-- Aim --
Only the lines from the first one through the line with "import Sketcher" should be printed, exactly as they appear.

-- Given information --
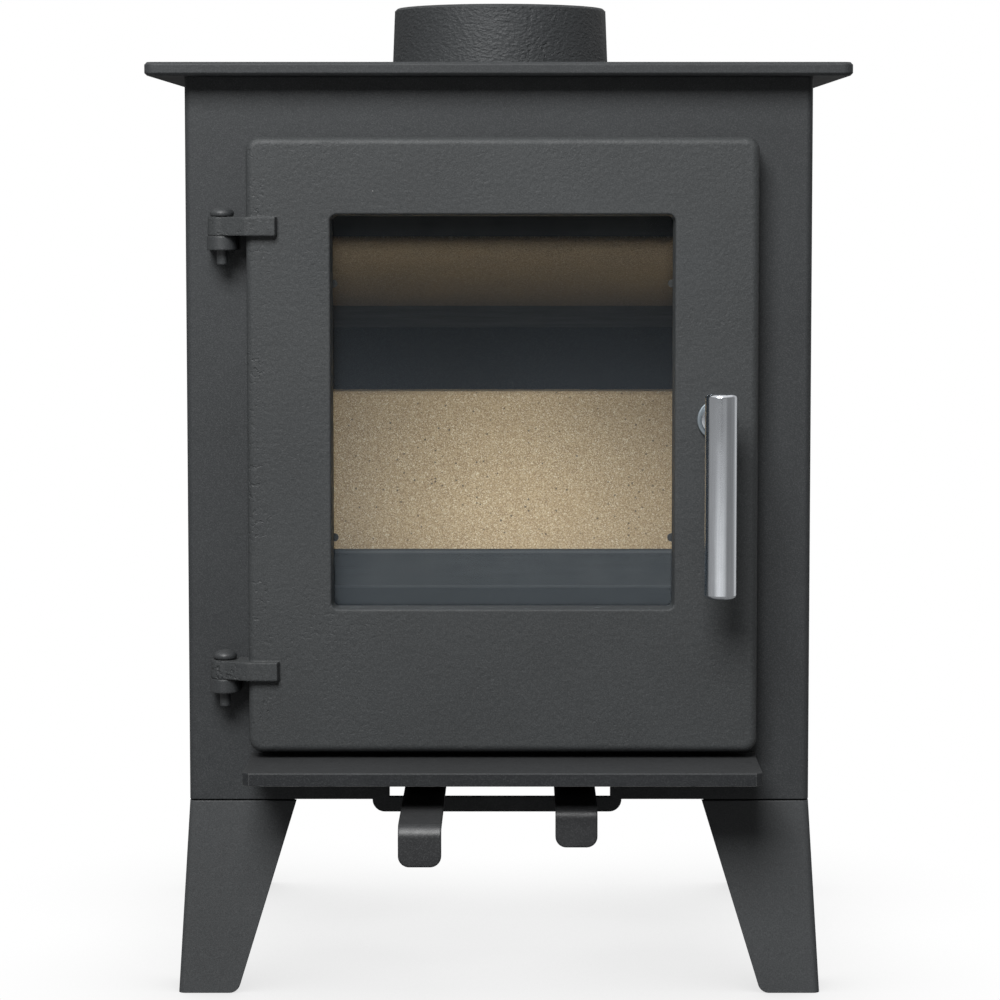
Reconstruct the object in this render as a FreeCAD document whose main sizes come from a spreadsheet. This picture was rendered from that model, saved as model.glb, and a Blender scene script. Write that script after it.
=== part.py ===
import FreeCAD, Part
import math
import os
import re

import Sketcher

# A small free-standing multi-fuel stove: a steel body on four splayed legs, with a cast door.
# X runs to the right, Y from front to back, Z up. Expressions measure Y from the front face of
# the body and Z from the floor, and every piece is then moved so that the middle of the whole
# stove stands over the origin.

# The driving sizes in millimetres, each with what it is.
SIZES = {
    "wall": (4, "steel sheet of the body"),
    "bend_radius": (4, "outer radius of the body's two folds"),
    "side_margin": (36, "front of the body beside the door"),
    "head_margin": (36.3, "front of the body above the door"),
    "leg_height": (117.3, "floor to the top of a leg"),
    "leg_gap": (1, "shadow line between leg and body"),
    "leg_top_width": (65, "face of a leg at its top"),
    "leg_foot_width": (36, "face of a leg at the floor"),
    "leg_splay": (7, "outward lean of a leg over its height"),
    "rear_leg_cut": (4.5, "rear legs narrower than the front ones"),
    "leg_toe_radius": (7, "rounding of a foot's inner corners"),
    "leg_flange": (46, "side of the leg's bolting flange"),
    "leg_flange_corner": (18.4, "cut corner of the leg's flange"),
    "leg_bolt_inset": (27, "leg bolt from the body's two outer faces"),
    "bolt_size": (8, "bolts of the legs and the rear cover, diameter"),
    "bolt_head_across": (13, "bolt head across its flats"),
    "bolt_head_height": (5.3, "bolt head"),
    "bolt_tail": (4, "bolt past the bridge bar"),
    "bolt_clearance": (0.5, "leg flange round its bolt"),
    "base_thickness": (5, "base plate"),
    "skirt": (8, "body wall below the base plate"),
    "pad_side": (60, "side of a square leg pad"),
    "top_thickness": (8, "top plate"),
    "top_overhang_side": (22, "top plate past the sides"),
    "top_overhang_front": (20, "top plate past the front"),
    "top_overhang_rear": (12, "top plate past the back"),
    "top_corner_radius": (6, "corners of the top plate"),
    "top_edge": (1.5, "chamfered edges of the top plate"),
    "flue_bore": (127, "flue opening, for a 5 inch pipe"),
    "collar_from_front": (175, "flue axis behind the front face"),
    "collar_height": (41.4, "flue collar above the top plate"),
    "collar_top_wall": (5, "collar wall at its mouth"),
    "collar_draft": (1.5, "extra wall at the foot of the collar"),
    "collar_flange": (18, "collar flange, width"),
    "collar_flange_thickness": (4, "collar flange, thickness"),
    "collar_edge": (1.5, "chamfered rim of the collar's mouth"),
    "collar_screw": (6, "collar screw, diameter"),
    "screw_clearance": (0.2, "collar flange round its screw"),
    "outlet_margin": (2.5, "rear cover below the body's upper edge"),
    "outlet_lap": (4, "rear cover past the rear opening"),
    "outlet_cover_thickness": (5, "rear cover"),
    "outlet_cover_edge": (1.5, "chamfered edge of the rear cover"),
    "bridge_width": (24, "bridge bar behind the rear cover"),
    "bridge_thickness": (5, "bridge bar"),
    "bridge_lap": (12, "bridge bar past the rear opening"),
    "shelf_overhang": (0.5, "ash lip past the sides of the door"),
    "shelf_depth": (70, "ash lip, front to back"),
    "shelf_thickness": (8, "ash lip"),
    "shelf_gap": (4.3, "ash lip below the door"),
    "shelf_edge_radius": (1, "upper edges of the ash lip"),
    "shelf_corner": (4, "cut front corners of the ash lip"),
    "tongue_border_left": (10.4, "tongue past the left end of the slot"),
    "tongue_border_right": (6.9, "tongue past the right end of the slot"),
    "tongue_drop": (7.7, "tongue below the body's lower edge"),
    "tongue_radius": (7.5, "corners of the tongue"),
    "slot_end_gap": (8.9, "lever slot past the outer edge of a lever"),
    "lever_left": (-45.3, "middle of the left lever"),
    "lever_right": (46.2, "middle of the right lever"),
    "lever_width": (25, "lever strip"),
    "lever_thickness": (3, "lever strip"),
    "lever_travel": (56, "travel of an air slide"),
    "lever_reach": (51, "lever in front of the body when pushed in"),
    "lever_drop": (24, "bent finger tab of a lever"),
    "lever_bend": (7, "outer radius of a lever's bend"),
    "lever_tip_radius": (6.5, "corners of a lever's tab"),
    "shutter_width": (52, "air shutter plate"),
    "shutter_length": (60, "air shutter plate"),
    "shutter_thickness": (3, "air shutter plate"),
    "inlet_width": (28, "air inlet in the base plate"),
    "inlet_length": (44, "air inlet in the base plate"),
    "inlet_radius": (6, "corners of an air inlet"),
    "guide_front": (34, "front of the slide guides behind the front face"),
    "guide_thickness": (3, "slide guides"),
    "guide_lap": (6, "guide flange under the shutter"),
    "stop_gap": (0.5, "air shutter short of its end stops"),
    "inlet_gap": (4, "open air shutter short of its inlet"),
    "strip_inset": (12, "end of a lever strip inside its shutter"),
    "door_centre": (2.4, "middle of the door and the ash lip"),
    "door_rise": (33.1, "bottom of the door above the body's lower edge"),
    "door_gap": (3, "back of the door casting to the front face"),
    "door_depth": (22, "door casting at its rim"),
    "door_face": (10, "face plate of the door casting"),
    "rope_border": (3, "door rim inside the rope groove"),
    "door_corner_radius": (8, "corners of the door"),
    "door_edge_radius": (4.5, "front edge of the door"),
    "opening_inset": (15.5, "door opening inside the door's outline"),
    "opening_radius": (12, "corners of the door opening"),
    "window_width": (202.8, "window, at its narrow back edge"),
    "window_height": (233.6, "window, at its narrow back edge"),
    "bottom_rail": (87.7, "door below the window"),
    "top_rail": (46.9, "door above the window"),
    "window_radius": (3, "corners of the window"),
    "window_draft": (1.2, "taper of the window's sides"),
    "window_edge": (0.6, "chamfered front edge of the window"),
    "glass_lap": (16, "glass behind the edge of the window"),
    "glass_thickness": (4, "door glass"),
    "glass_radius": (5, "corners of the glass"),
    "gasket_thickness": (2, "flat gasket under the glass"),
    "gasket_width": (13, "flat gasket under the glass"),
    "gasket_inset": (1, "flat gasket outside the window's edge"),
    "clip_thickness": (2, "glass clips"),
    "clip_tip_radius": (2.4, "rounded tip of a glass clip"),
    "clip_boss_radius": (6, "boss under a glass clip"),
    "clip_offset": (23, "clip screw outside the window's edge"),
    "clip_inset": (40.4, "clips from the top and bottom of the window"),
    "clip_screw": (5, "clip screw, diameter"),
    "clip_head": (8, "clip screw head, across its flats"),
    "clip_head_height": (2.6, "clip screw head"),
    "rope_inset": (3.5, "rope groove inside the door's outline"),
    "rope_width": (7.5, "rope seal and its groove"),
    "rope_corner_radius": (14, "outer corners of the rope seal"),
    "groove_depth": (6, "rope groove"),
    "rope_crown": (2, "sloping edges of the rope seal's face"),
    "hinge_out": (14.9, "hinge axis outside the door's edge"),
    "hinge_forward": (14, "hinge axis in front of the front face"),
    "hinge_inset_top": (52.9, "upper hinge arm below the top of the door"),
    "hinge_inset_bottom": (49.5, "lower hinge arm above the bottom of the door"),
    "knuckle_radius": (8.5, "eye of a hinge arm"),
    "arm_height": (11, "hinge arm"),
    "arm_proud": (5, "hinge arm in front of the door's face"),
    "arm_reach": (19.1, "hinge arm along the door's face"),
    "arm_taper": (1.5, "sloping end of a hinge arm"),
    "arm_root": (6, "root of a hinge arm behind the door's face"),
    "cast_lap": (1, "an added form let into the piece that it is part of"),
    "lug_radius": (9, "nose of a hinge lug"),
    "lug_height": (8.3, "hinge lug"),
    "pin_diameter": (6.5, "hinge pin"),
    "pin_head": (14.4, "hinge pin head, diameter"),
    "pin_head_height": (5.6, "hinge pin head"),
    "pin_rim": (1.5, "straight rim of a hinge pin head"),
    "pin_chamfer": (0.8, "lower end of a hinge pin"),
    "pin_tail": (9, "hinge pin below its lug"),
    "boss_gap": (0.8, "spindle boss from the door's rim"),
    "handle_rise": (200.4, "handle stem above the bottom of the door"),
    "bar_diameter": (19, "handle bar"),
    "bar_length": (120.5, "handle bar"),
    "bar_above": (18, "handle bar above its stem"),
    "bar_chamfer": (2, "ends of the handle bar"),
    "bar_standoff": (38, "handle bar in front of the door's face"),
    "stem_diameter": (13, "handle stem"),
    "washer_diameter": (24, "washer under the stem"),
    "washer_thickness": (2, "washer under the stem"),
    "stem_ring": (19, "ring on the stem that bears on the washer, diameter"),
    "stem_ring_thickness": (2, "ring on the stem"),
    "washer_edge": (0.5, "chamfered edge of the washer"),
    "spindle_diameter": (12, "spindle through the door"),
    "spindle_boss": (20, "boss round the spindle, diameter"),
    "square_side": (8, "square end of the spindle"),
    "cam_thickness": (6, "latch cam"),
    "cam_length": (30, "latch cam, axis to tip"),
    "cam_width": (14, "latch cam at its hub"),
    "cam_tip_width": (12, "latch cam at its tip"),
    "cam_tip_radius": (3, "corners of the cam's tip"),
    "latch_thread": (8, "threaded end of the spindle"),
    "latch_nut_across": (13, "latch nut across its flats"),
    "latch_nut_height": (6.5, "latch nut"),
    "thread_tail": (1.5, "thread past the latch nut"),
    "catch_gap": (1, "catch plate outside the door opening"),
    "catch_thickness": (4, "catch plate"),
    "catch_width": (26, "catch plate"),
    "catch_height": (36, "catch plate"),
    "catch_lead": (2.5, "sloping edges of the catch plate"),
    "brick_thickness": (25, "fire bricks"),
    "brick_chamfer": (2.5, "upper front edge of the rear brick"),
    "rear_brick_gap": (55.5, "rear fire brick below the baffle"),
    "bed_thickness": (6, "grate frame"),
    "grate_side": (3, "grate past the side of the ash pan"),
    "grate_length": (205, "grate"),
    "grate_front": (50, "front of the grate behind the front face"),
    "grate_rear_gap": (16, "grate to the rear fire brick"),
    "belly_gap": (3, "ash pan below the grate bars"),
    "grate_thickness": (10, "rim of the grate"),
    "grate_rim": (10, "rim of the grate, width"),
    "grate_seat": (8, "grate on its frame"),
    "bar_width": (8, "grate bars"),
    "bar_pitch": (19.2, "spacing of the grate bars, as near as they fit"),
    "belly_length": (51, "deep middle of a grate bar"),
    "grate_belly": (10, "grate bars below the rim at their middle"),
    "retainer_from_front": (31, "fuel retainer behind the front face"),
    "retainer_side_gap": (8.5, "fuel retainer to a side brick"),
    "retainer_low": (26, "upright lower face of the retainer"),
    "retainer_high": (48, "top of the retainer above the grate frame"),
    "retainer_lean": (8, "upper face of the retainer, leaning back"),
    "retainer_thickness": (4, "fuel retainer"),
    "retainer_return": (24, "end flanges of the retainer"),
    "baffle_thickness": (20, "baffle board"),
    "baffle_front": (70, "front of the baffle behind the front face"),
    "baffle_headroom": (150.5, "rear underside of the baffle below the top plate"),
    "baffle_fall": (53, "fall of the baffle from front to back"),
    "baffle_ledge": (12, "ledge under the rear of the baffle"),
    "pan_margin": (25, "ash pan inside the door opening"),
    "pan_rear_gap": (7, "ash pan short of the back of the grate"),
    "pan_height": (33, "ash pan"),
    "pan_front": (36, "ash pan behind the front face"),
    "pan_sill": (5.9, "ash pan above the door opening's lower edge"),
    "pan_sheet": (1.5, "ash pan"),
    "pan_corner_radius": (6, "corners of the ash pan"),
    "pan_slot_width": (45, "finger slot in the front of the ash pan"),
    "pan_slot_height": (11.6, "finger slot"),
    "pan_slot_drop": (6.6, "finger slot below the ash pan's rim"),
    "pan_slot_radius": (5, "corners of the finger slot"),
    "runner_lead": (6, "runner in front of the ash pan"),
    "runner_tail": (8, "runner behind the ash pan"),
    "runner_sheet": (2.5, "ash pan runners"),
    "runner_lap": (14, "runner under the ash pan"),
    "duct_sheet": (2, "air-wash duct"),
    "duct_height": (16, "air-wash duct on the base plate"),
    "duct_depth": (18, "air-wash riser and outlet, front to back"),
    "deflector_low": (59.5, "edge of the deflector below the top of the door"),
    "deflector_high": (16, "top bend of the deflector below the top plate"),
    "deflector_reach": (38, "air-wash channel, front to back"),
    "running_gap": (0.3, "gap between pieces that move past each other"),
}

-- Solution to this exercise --
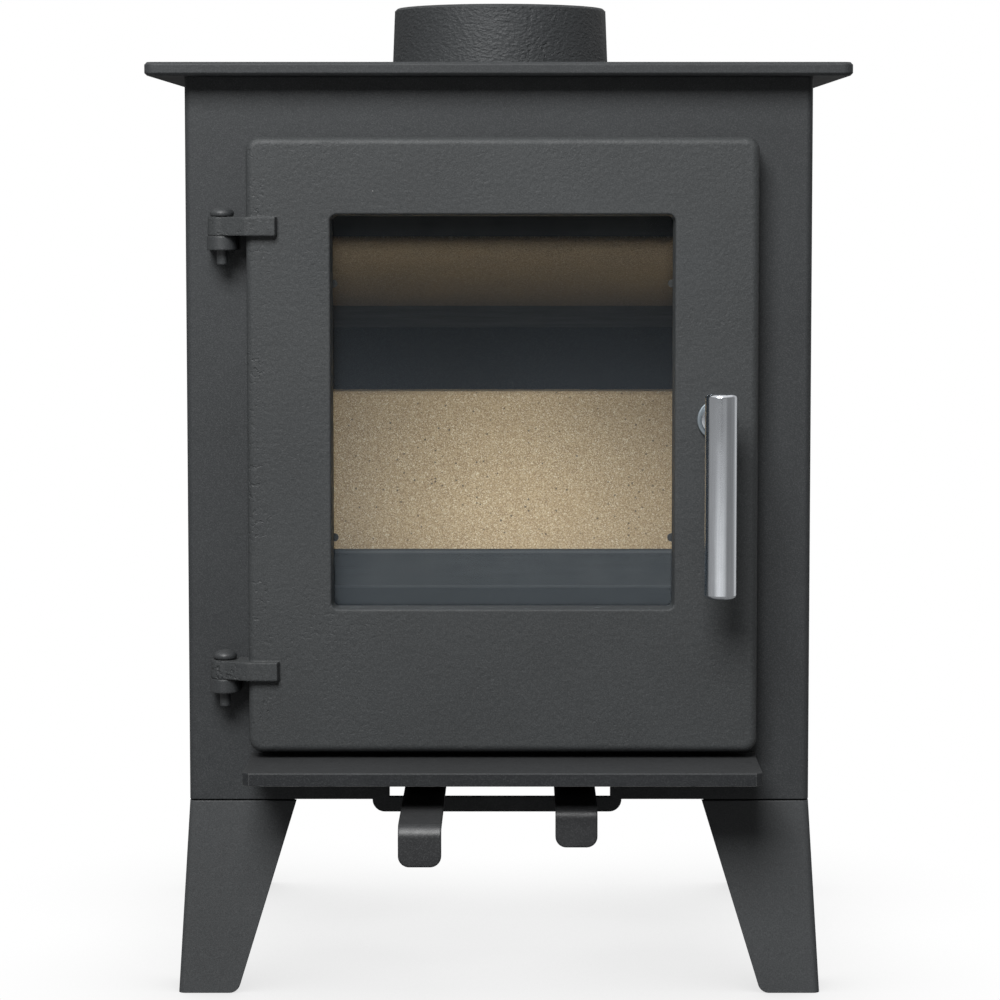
Reconstruct the object in this render as a FreeCAD document whose main sizes come from a spreadsheet. This picture was rendered from that model, saved as model.glb, and a Blender scene script. Write that script after it.
=== part.py ===
import FreeCAD, Part
import math
import os
import re

import Sketcher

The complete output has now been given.